DBSCAN allows you to use a neighbor table or a vector as an input, and to use two or more columns to represent a vector. Example:
  • Use a neighbor table
    +-------------+------------+
    | mid(bigint) | f1(string) |
    +-------------+------------+
    | 0           | 2,3,0      |
    | 1           | 1,2,3,4    |
    | 2           | 2,1,5      |
    | 3           | 1,3        |
    | 4           | 1,4        |
    | 5           | 2,5,1,0    |
    +-------------+------------+
    Note The neighbors of a point must include this point.
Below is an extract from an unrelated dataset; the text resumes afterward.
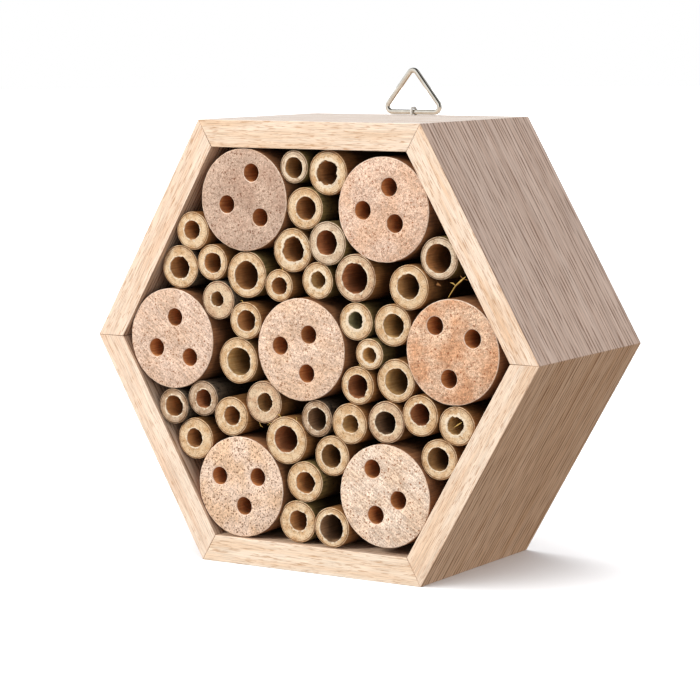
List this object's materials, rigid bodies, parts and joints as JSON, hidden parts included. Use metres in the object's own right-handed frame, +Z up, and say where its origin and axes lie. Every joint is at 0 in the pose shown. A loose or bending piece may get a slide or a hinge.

For example, the neighbors of point 0 must include point 0.
  • Use a two-dimensional vector that is represented by multiple columns
    +--------------+------------+------------+
    | mid(bigint)  | f1(double) | f2(double) |
    +--------------+------------+------------+
    | 0            | 0.0        | 0.3        |
    | 1            | 0.0        | 1.0        |
    | 2            | 0.0        | 0.1        |
    | 3            | 1.0        | 0.0        |
    | 4            | 0.0        | 0.2        |
    | 5            | 1.0        | 0.2        |
    +--------------+------------+------------+
    The first column lists the sample IDs. The second and third columns list the values of each dimension of the vector.
  • Use a two-dimensional vector that is represented by two columns
    +--------------+------------+
    | mid(bigint)  | f1(string) |
    +--------------+------------+
    | 0            | 0.0,0.3    |
    | 1            | 0.0,1.0    |
    | 2            | 0.0,0.1    |
    | 3            | 1.0,0.0    |
    | 4            | 0.0,0.2    |
    | 5            | 1.0,0.2    |
    +--------------+------------+
    The first column lists the sample IDs. The second column lists the values of each dimension of the vector. Separate the values of different dimensions with commas (,).
Note You can use the Add ID Column component under Data Preprocessing to add ID columns for each sample.